**EXERCISE DETAILS:**
Check every line of the data below for the string "bodies", and copy the ones that hold it.

**DATA EXTRACT:**
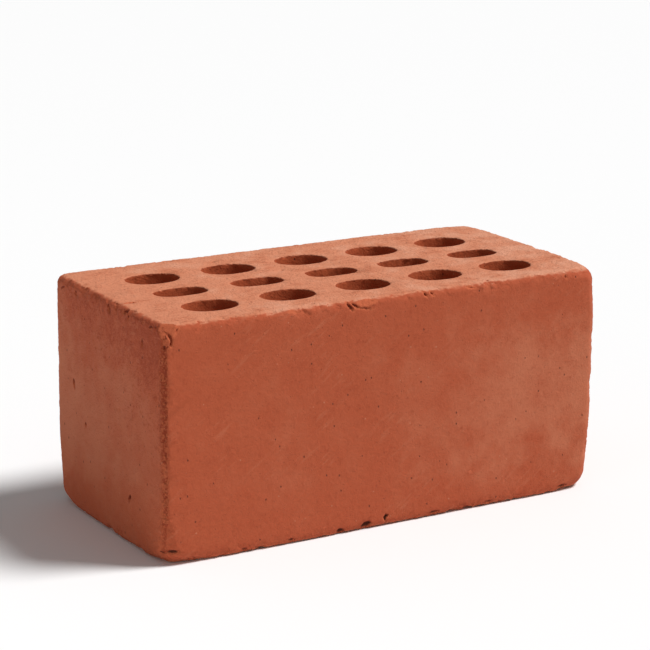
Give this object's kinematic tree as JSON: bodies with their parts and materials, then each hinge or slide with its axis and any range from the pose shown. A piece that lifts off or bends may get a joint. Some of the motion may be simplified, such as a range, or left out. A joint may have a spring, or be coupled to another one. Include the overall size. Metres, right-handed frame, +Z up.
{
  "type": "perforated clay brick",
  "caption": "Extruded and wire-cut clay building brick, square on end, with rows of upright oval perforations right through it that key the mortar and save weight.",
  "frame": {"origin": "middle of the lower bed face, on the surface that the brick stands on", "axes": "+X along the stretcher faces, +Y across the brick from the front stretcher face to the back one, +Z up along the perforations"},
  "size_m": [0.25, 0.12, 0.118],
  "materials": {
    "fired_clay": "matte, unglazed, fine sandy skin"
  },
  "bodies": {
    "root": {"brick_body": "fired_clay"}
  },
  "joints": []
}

**TASK OUTPUT:**
Give this object's kinematic tree as JSON: bodies with their parts and materials, then each hinge or slide with its axis and any range from the pose shown. A piece that lifts off or bends may get a joint. Some of the motion may be simplified, such as a range, or left out. A joint may have a spring, or be coupled to another one. Include the overall size. Metres, right-handed frame, +Z up.
  "bodies": {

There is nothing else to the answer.